Sunday, 23 November 2014

An Englishman's Home

"It showed a tidy, porticoed, small terrace house with a large white van nosing up to the front door, and the upstairs windows shrouded with England flags."
"We couldn’t help comparing the £200,000, modest, terrace house in Kent owned by maintenance worker Daniel Ware with Thornberry’s stately, four-storey, Georgian semi-detached home in Islington," - Rachel Johnson (Daily Mail).

So we're still on the subject of white van man's home in Strood. A "small", "modest" terrace house. Except, how small is it? It looks like a decent sized family home to me. Has Rachel ever seen black and white clips of small terraces? They still exist, as do small new builds. Builders like building small, they can get more money that way.

And "modest"? With those big fuck off columns? Do us a favour! Your typical working class snob wouldn't be seen dead going into a house like that!

Of course it wouldn't be the Mail without mention of the property's value. Strood is one of Kent's most "affordable" towns with its property prices lower than the national average. Except the national average is unaffordable for most people. £200k is silly money, Rachel. Obscene.

Friday, 21 November 2014

Ms Knight and Mr Rochester

"Class contempt *in either direction* is the pits. Find other things to sneer at. Also, evolve." - India Knight (Twitter).
India, referrring to Labour MP Emily Thornberry's tweeted picture of a white van outside a house festooned with English flags. The context is the Rochester by-election won by those right-wing Tories, Ukip.
By using the generalisation "class contempt", India is sticking the whole of the working class in the nationalist pot. The contempt is in one or the other direction. Either from the middle class professional such as Thornberry to the working class such as white van English nationalist. And, I suppose, from white van English nationalists to middle class professionals. That kind of contempt, in either direction, not including the upper class because they are exempt, is "the pits".
Except, was it contempt? Maybe it was frustration that Ukip, a right-wing Tory party, were to win an election in a working class area in the midst of an unpopular Tory parliament. Of course, there are a lot of working class Tories about, especially in the south-east. It is the land of the self-made loudmouthed man.
The tweet did not display "class contempt". There was no contempt in it. It was showing nothing but a symbol of racial intolerance. English, born and bred. Proud of the country, proud of the flag. Send them home. They do not belong. There are too many of them. One day we'll wake up and we'll be living in a Muslim country.
So "evolve". Maybe one day you could be like India.
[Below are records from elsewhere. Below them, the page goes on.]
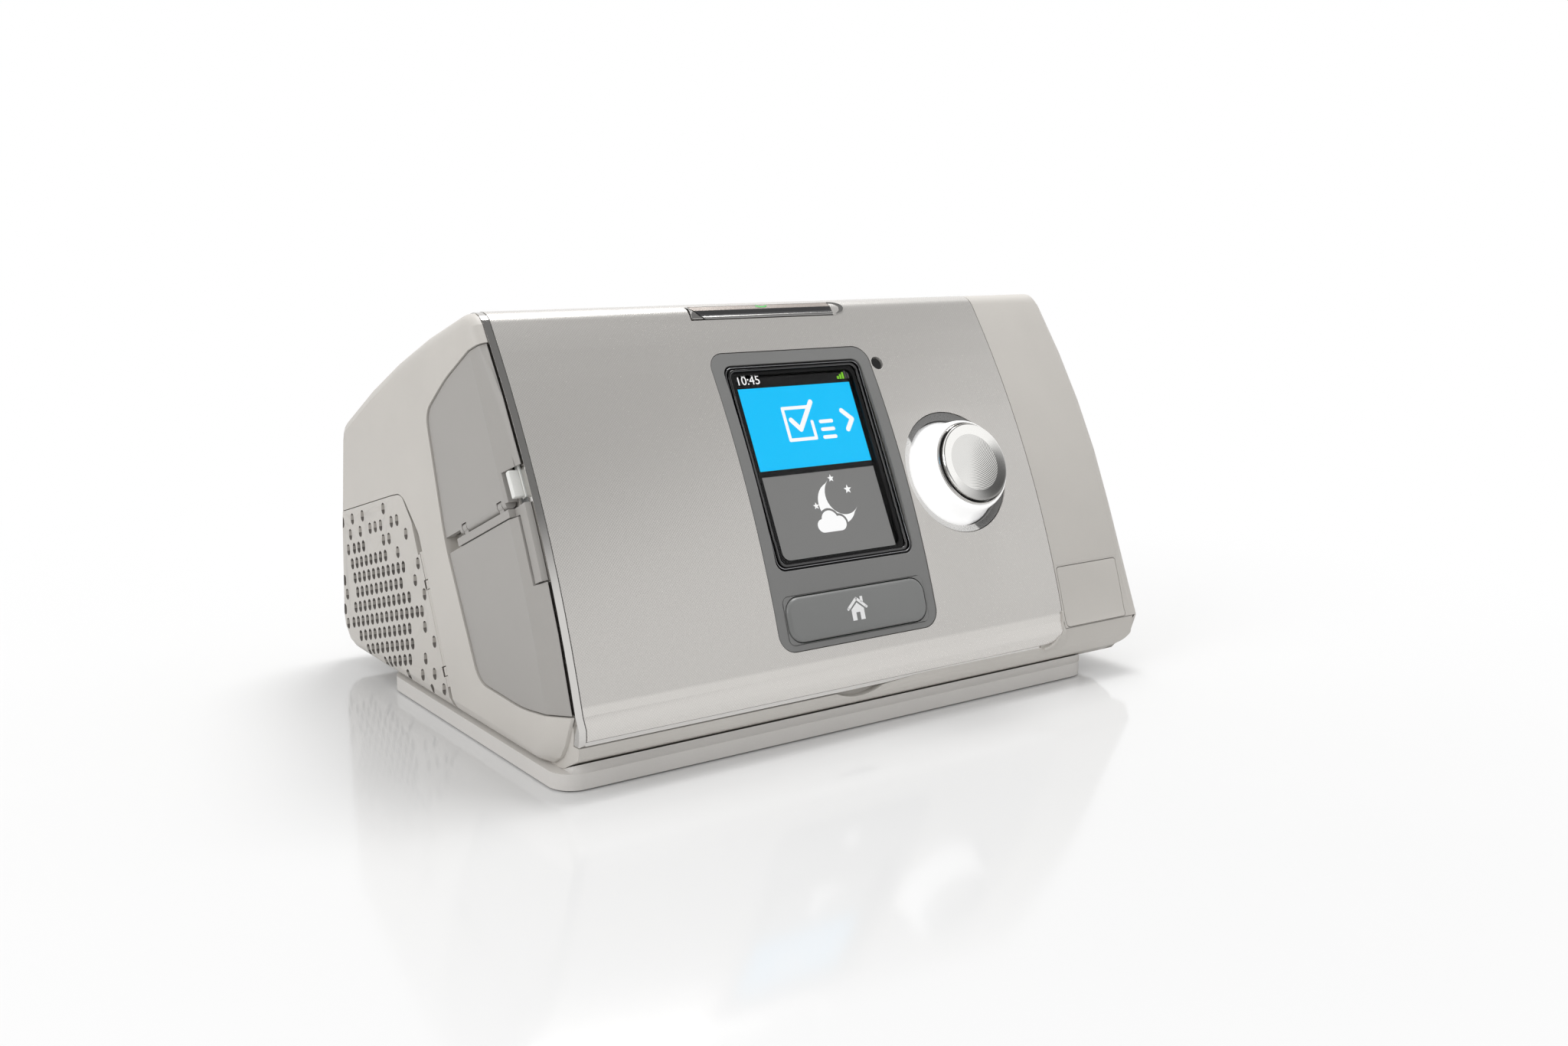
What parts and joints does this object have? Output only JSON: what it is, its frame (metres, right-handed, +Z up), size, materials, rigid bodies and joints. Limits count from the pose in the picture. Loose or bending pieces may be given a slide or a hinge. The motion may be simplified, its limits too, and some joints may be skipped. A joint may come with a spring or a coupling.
{
  "type": "bilevel pap machine",
  "caption": "Bedside breathing machine with a bowed silver front, upright screen, press-and-turn dial, home and start keys, side covers, air filter, blower and a rear air outlet",
  "frame": {"origin": "centre of the footprint of the overall box, at table height", "axes": "+X to the right as the user faces the screen, +Y to the rear, +Z up"},
  "size_m": [0.205, 0.15, 0.116],
  "materials": {
    "shell": "fine texture",
    "base": "fine texture",
    "cover": "fine texture",
    "fascia": "silver with a fine dotted texture",
    "bright": "polished",
    "grey": "satin",
    "screen": "clear",
    "display": "lit display",
    "board": "circuit board",
    "steel": "plain",
    "cap": "turned",
    "white": "satin",
    "black": "plain",
    "inner": "plain",
    "rubber": "plain",
    "filter": "pleated fibre"
  },
  "bodies": {
    "casing": {"lower_housing": "shell", "base_skirt": "base", "rubber_feet": "rubber", "housing_screws": "steel", "upper_housing": "shell", "bay_bulkhead": "inner", "side_panel": "shell", "cover_bar": "cover", "fascia": "fascia", "fascia_trim": "bright", "screen_bezel": "grey", "screen_glass": "screen", "lcd_module": "display", "main_board": "board", "board_screws": "steel", "light_sensor": "black", "dial_well": "white", "dial_encoder": "black", "home_switch": "black", "start_switch": "black", "card_reader": "steel", "adapter_socket": "black", "filter_frame": "inner", "air_filter": "filter", "inlet_muffler": "inner", "blower_suspension": "rubber", "lower_volute": "inner", "upper_volute": "inner", "blower_motor": "black", "outlet_duct": "inner", "flow_sensor": "board", "outlet_elbow": "inner", "outlet_pocket": "shell", "outlet_seal": "rubber", "power_inlet": "black", "bay_seals": "rubber"},
    "dial_stem": {"dial_plunger": "steel"},
    "dial": {"dial_shaft": "steel", "dial_skirt": "white", "dial_cap": "cap"},
    "home_button": {"home_key": "grey"},
    "start_button": {"start_key": "bright"},
    "card_door": {"card_cover": "cover"},
    "card": {"memory_card": "white"},
    "adapter_door": {"adapter_cover": "cover"},
    "filter_door": {"filter_cover": "shell"},
    "cord_clip": {"inlet_clip": "grey"},
    "side_module": {"side_cover": "shell", "side_end_cap": "shell", "bypass_duct": "inner", "model_plate": "shell"},
    "rotor": {"impeller": "white", "blower_shaft": "steel"}
  },
  "joints": [
    {"name": "dial_press", "type": "slide", "parent": "casing", "child": "dial_stem", "axis": [0, 0.897, -0.442], "range_m": [0, 0.001], "stiffness_N_per_m": 1500, "springref_m": -0.0006},
    {"name": "dial_turn", "type": "hinge", "parent": "dial_stem", "child": "dial", "pos_m": [0.0419, -0.05249, 0.06662], "axis": [0, -0.897, 0.442], "continuous": true},
    {"name": "home_press", "type": "slide", "parent": "casing", "child": "home_button", "axis": [0, 0.9427, -0.3336], "range_m": [0, 0.0008], "stiffness_N_per_m": 1200, "springref_m": -0.0006},
    {"name": "start_press", "type": "slide", "parent": "casing", "child": "start_button", "axis": [0, 0.7071, -0.7071], "range_m": [0, 0.0008], "stiffness_N_per_m": 1200, "springref_m": -0.0006},
    {"name": "card_door_hinge", "type": "hinge", "parent": "casing", "child": "card_door", "pos_m": [-0.1005, -0.01241, 0.05677], "axis": [0, -0.9171, 0.3986], "range_deg": [0, 90]},
    {"name": "card_press", "type": "slide", "parent": "casing", "child": "card", "axis": [1, 0, 0], "range_m": [0, 0.0008], "stiffness_N_per_m": 800, "springref_m": -0.0006},
    {"name": "adapter_door_pull", "type": "slide", "parent": "casing", "child": "adapter_door", "axis": [-1, 0, 0], "range_m": [0, 0.025]},
    {"name": "filter_door_hinge", "type": "hinge", "parent": "casing", "child": "filter_door", "pos_m": [-0.1009, -0.00857, 0.00404], "axis": [0, 0.4209, 0.9071], "range_deg": [0, 75]},
    {"name": "cord_clip_hinge", "type": "hinge", "parent": "casing", "child": "cord_clip", "pos_m": [-0.046, 0.0721, 0.032], "axis": [-1, 0, 0], "range_deg": [0, 90]},
    {"name": "side_module_slide", "type": "slide", "parent": "casing", "child": "side_module", "axis": [1, 0, 0], "range_m": [0, 0.03]},
    {"name": "rotor_spin", "type": "hinge", "parent": "casing", "child": "rotor", "pos_m": [-0.016, 0.002, 0.035], "axis": [0, 0, 1], "continuous": true}
  ]
}
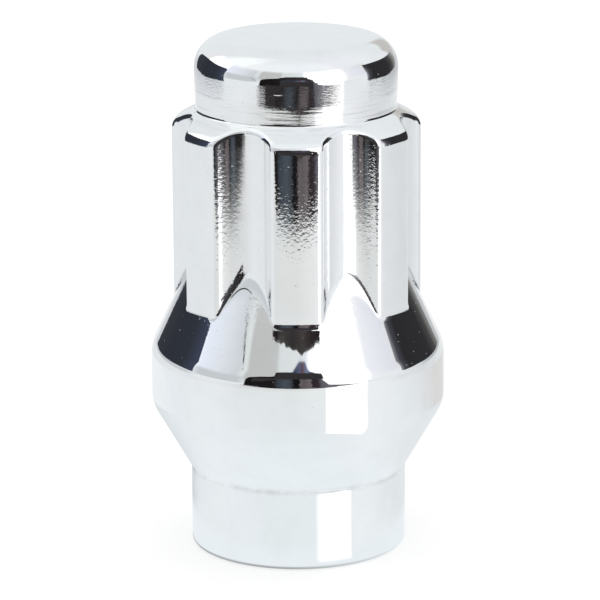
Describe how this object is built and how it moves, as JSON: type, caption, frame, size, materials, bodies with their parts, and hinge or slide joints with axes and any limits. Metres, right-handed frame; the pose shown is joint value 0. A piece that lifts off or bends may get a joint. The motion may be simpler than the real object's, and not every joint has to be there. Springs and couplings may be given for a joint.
{
  "type": "lug nut",
  "caption": "Closed-end wheel lug nut with a scalloped spline drive under a plain cap, a flared collar with a conical seat, and a short shank round a blind threaded bore.",
  "frame": {"origin": "middle of the shank's lower face, on the thread's axis", "axes": "+Z along the thread's axis from the open end to the closed cap; one land of the splines looks along -Y"},
  "size_m": [0.026, 0.0261, 0.046],
  "materials": {
    "chrome": "bright chrome plating, polished with faint plating texture"
  },
  "bodies": {
    "root": {"lug_nut": "chrome"}
  },
  "joints": []
}
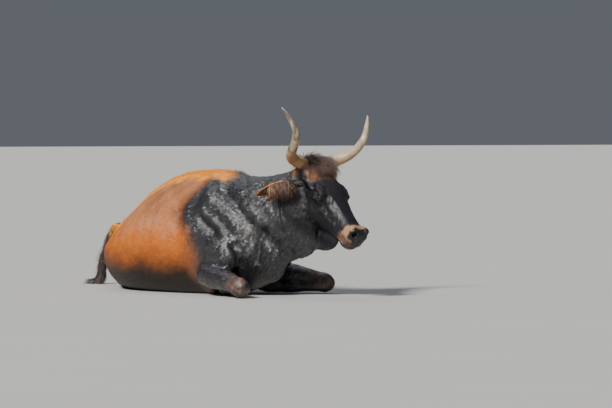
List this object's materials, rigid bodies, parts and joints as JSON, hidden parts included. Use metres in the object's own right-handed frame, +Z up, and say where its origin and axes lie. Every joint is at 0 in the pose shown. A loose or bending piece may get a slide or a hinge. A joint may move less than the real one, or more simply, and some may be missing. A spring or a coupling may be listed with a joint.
{
  "type": "heck cattle",
  "caption": "Lying horned cattle, a still life-size model: long trunk on folded legs, raised head turned aside, upswept horns, hanging ears and a tail laid on the floor.",
  "frame": {"origin": "middle of the outer box in plan, at floor level under the animal", "axes": "+Z up, +X towards the head along the trunk, +Y towards the animal's left side"},
  "size_m": [2.41, 1.0088, 1.0447],
  "materials": {
    "coat_black": "short glossy black coat",
    "coat_brown": "short red-brown coat",
    "coat_dark_brown": "dark brown coat and long hair",
    "horn": "polished pale horn",
    "hoof": "dark dull horn",
    "eye": "wet dark brown"
  },
  "bodies": {
    "root": {"head": "coat_black", "neck": "coat_black", "shoulders": "coat_black", "forearm_right": "coat_black", "forearm_left": "coat_black", "fore_cannon_right": "coat_black", "fore_cannon_left": "coat_black", "barrel": "coat_brown", "rump": "coat_brown", "thigh_left": "coat_brown", "shank_left": "coat_brown", "hind_cannon_left": "coat_dark_brown", "hind_cannon_right": "coat_dark_brown", "tail": "coat_dark_brown", "tail_switch": "coat_dark_brown", "ear_left": "coat_dark_brown", "ear_right": "coat_dark_brown", "horn_left": "horn", "horn_right": "horn", "fore_hoof_left": "hoof", "fore_hoof_right": "hoof", "hind_hoof_left": "hoof", "hind_hoof_right": "hoof", "eye_left": "eye", "eye_right": "eye"}
  },
  "joints": []
}
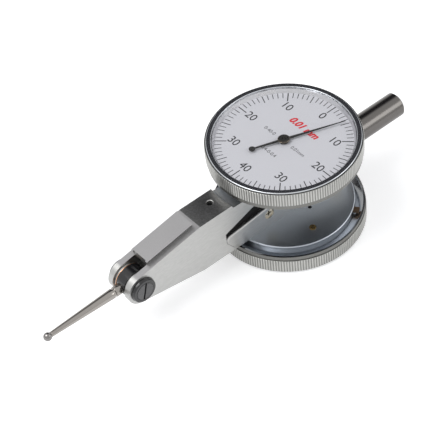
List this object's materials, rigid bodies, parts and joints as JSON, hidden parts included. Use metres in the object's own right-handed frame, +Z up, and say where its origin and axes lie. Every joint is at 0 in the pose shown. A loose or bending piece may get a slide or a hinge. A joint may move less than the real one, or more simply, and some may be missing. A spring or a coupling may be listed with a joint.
{
  "type": "dial test indicator",
  "caption": "Double-faced lever dial test indicator with turnable dials back to back, a tapered arm with a dovetail, a swivelling ball contact and a plain round stem",
  "frame": {"origin": "centre of the lower bezel's face, on the dial axis, where the part rests", "axes": "+X from the contact ball towards the stem; +Z up along the dial axis; +Y completes a right-handed frame, so the near side cover faces -Y"},
  "size_m": [0.1042, 0.036, 0.0257],
  "materials": {
    "satin_steel": "satin, finely brushed",
    "dark_steel": "blackened",
    "brass": "polished",
    "steel_bright": "polished",
    "plated_screws": "bright plated, slightly warm",
    "ground_steel": "ground, semi gloss",
    "black_steel": "gloss black oxide",
    "jewel": "polished red stone",
    "clip_bronze": "dark bronze",
    "spring_steel": "blued",
    "copper_washer": "polished copper colour",
    "nickel_steel": "nickel plated",
    "carbide": "mirror polished",
    "case_satin": "turned, satin",
    "bezel_satin": "satin plated with a polished front ring",
    "dial_white": "matt white enamel",
    "polished_ring": "mirror polished",
    "glass": "clear",
    "hand_black": "matt black lacquer",
    "hub_bronze": "dark bronze, polished"
  },
  "bodies": {
    "frame": {"arm_housing": "satin_steel", "arm_set_screw": "black_steel", "movement_block": "dark_steel", "train_plate": "brass", "train_plate_screws": "steel_bright", "near_side_cover": "satin_steel", "far_side_cover": "satin_steel", "cover_screws": "plated_screws", "stem": "ground_steel", "pivot_screws": "black_steel", "pivot_lock_rings": "black_steel", "cross_shaft_jewels": "jewel", "train_bridge": "brass", "bridge_screws": "steel_bright", "arbor_jewels": "jewel", "case_screws": "steel_bright", "case_plugs": "brass", "bezel_clips": "clip_bronze", "bezel_retainers": "spring_steel", "hairspring_studs": "brass", "upper_case": "case_satin", "lower_case": "case_satin", "upper_hairspring": "spring_steel", "lower_hairspring": "spring_steel"},
    "lever": {"lever": "steel_bright", "lever_axle": "steel_bright", "sector_gear": "brass", "sector_rivets": "steel_bright", "clutch_washer": "copper_washer"},
    "stylus": {"stylus_drum": "black_steel", "contact_shank": "nickel_steel", "contact_ball": "carbide"},
    "cross_shaft": {"cross_shaft": "steel_bright", "cross_pinion": "brass", "crown_wheel": "brass"},
    "upper_arbor": {"upper_arbor": "steel_bright", "upper_collet": "brass", "upper_hand": "hand_black", "upper_hub_cap": "hub_bronze"},
    "upper_bezel": {"upper_bezel": "bezel_satin", "upper_dial_plate": "dial_white", "upper_window_ring": "polished_ring", "upper_glass": "glass"},
    "lower_arbor": {"lower_arbor": "steel_bright", "lower_collet": "brass", "lower_hand": "hand_black", "lower_hub_cap": "hub_bronze"},
    "lower_bezel": {"lower_bezel": "bezel_satin", "lower_dial_plate": "dial_white", "lower_window_ring": "polished_ring", "lower_glass": "glass"}
  },
  "joints": [
    {"name": "lever_swing", "type": "hinge", "parent": "frame", "child": "lever", "pos_m": [-0.0452, 0, 0.01285], "axis": [0, 1, 0], "range_deg": [-1, 1], "stiffness_Nm_per_rad": 0.4},
    {"name": "cross_shaft_turn", "type": "hinge", "parent": "frame", "child": "cross_shaft", "pos_m": [0, 0, 0.01285], "axis": [0, 1, 0], "range_deg": [-15, 15]},
    {"name": "upper_hand_turn", "type": "hinge", "parent": "frame", "child": "upper_arbor", "pos_m": [0, 0, 0.01285], "axis": [0, 0, 1], "range_deg": [-180, 180], "deforming": ["upper_hairspring"]},
    {"name": "lower_hand_turn", "type": "hinge", "parent": "frame", "child": "lower_arbor", "pos_m": [0, 0, 0.01285], "axis": [0, 0, 1], "range_deg": [-180, 180], "deforming": ["lower_hairspring"]},
    {"name": "stylus_swivel", "type": "hinge", "parent": "lever", "child": "stylus", "pos_m": [-0.0452, 0, 0.01285], "axis": [0, 1, 0], "range_deg": [-95, 95]},
    {"name": "upper_bezel_turn", "type": "hinge", "parent": "frame", "child": "upper_bezel", "pos_m": [0, 0, 0.01285], "axis": [0, 0, 1], "continuous": true},
    {"name": "lower_bezel_turn", "type": "hinge", "parent": "frame", "child": "lower_bezel", "pos_m": [0, 0, 0.01285], "axis": [0, 0, 1], "continuous": true}
  ],
  "couplings": [
    {"joint": "cross_shaft_turn", "follows": "lever_swing", "ratio": -15},
    {"joint": "upper_hand_turn", "follows": "lever_swing", "ratio": -180},
    {"joint": "lower_hand_turn", "follows": "lever_swing", "ratio": 180}
  ]
}
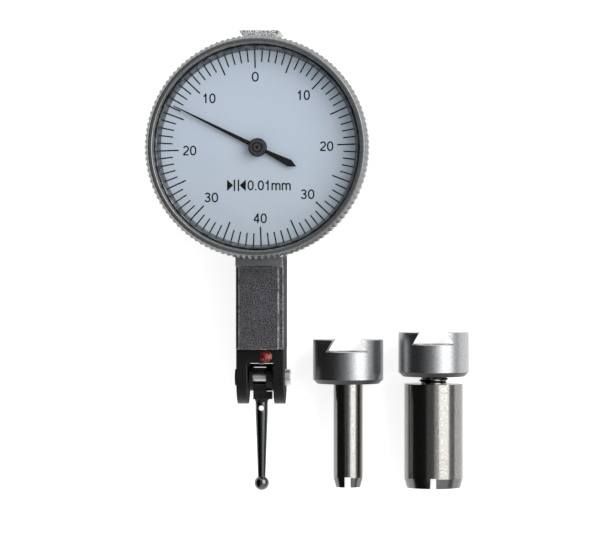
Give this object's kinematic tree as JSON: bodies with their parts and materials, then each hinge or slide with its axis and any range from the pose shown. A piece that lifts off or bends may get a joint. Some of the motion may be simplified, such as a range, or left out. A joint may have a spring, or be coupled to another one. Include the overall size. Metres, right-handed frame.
{
  "type": "dial test indicator",
  "caption": "Lever type dial test indicator on its back: knurled turning bezel, dial, hand, geared movement, swivelling ball stylus, dovetails, and loose dovetail stems.",
  "frame": {"origin": "under the dial's centre, on the outer face of the rear dovetail, on which the indicator lies", "axes": "+X to the dial's right (three o'clock), +Y along the body away from the stylus (twelve o'clock), +Z out of the dial"},
  "size_m": [0.0432, 0.0624, 0.0158],
  "materials": {
    "satin_body": "satin",
    "bezel_steel": "satin",
    "clear_crystal": "clear",
    "dial_white": "matte",
    "spring_steel": "bright",
    "black_steel": "black oxide",
    "bright_steel": "polished",
    "red_lacquer": "gloss",
    "dark_polished_steel": "polished",
    "carbide": "polished",
    "gear_brass": "machined",
    "hand_black": "satin",
    "hub_dark": "satin",
    "ruby": "polished",
    "stem_satin": "satin",
    "stem_polished": "polished"
  },
  "bodies": {
    "frame": {"body_frame": "satin_body", "bezel_spring_ring": "spring_steel", "pivot_screw_left": "black_steel", "pivot_screw_right": "bright_steel", "sealed_screw": "bright_steel", "lacquer_seal": "red_lacquer", "hairspring": "spring_steel", "hairspring_stud": "gear_brass", "movement_plate": "gear_brass", "plate_screws": "bright_steel", "bracket_screws": "bright_steel", "arbor_bracket": "gear_brass", "center_cock": "gear_brass", "side_jewels": "ruby", "center_jewels": "ruby"},
    "bezel": {"bezel": "bezel_steel", "crystal": "clear_crystal", "dial_plate": "dial_white"},
    "lever": {"lever_hub": "black_steel", "friction_pin": "bright_steel", "lever_arm": "bright_steel", "drive_pin": "bright_steel"},
    "stylus": {"stylus_holder": "black_steel", "stylus_shank": "dark_polished_steel", "contact_ball": "carbide"},
    "sector": {"sector_arbor": "bright_steel", "sector_gear": "gear_brass"},
    "crown": {"crown_arbor": "bright_steel", "intermediate_pinion": "bright_steel", "crown_gear": "gear_brass"},
    "pointer": {"center_arbor": "bright_steel", "center_pinion": "bright_steel", "hand": "hand_black", "hand_hub": "hub_dark", "hairspring_collet": "gear_brass"},
    "stem_4mm": {"stem_4mm_head": "stem_satin"},
    "stem_4mm_screw": {"stem_4mm_shaft": "stem_polished"},
    "stem_8mm": {"stem_8mm_head": "stem_satin"},
    "stem_8mm_screw": {"stem_8mm_shaft": "stem_polished"}
  },
  "joints": [
    {"name": "bezel_turn", "type": "hinge", "parent": "frame", "child": "bezel", "pos_m": [0, 0, 0.0125], "axis": [0, 0, 1], "continuous": true},
    {"name": "lever_swing", "type": "hinge", "parent": "frame", "child": "lever", "pos_m": [0, -0.03105, 0.0057], "axis": [1, 0, 0], "range_deg": [-2, 2], "stiffness_Nm_per_rad": 0.08},
    {"name": "stylus_swivel", "type": "hinge", "parent": "lever", "child": "stylus", "pos_m": [0, -0.03105, 0.0057], "axis": [1, 0, 0], "range_deg": [-105, 105]},
    {"name": "sector_swing", "type": "hinge", "parent": "frame", "child": "sector", "pos_m": [0, -0.0096, 0.0057], "axis": [1, 0, 0], "range_deg": [-8, 8]},
    {"name": "crown_spin", "type": "hinge", "parent": "frame", "child": "crown", "pos_m": [0, 0, 0.0057], "axis": [1, 0, 0], "range_deg": [-72, 72]},
    {"name": "hand_spin", "type": "hinge", "parent": "frame", "child": "pointer", "pos_m": [0, 0, 0.0125], "axis": [0, 0, 1], "range_deg": [-226.3, 226.3]},
    {"name": "stem_4mm_lift", "type": "slide", "parent": "frame", "child": "stem_4mm", "axis": [0, 0, 1], "range_m": [0, 0.03]},
    {"name": "stem_4mm_turn", "type": "hinge", "parent": "stem_4mm", "child": "stem_4mm_screw", "pos_m": [0.01175, -0.0319, 0.0048], "axis": [0, 1, 0], "continuous": true},
    {"name": "stem_8mm_lift", "type": "slide", "parent": "frame", "child": "stem_8mm", "axis": [0, 0, 1], "range_m": [0, 0.03]},
    {"name": "stem_8mm_turn", "type": "hinge", "parent": "stem_8mm", "child": "stem_8mm_screw", "pos_m": [0.0234, -0.0309, 0.0048], "axis": [0, 1, 0], "continuous": true}
  ],
  "couplings": [
    {"joint": "sector_swing", "follows": "lever_swing", "ratio": -4},
    {"joint": "crown_spin", "follows": "lever_swing", "ratio": 36},
    {"joint": "hand_spin", "follows": "lever_swing", "ratio": 113.14}
  ]
}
Thursday, 20 November 2014

I Love The BBC

"Meanwhile, let's put the licence fee in perspective. It is £145.50 a year. That's 40p a day. Not 40p per person but 40p per household. How can that be considered onerous?
My Sky package costs me the best part of £145 every couple of months. I'm not complaining about that. It is my choice to pay for Sky while, of course, I am obliged to pay for the BBC.
I do so in the knowledge that the corporation offers a range of TV and radio channels to suit every taste, thereby fulfilling its remit to serve the entire population..." - Roy Greenslade (Evening Standard).

So 40p a day for the BBC, £2.38 for Sky. How many hours viewing/listening? We probably watch an average of three BBC programmes a week, 93p a programme. Sky, we watch one a week. Roy's figures make this £16.66 a programme. Netflix, two a week, 68p a programme. We don't watch anything live so adverts are not an issue. We do not listen to BBC radio.

So this week:-

Top of the Pops 1979: 93p
The Fall (episode 2): 93p
Kenny Rogers: Cards on the Table: 93p

Would we pay 93p for any of these? Would others with our tastes with little income pay 93p for any of these? Are any of them Netflix quality? Do we get value for money?

But the BBC is serving "the entire population". Yes, that's everybody. Including people who watch and listen to absolutely no BBC programmes, paying for the entertainment of others.

Tuesday, 18 November 2014

Too Taxing

"Myleene Klass is a working single mother who knows more about the real world and supporting a family than Eds Miliband, Balls etc ever will." - Tony Parsons (Twitter)

I have a problem with "the real world". Everybody's world is real. That includes politicians and celebrities. And "supporting a family"? Miliband and Balls support their families. As do Cameron and Clegg. To say they don't support their families is putting them in the same category as people in families who give little or no support to those families. I really don't think this is the issue with politicians with families. The issue is with them not giving support to people outside their families. Say, people without money or hope or maybe without families to support them. Those kinds of people.

TV Drinking Games

"I cannot remember the last time I watched a TV programme sober, either. Downton Abbey, Call The Midwife, Grantchester … all have passed me by in an alcoholic haze." - Liz Hodgkinson (Daily Mail).

I, too, have never watched any of these programmes sober. Or having partaken of any alcohol at all. I would only watch them if you paid me. And tied me to the chair.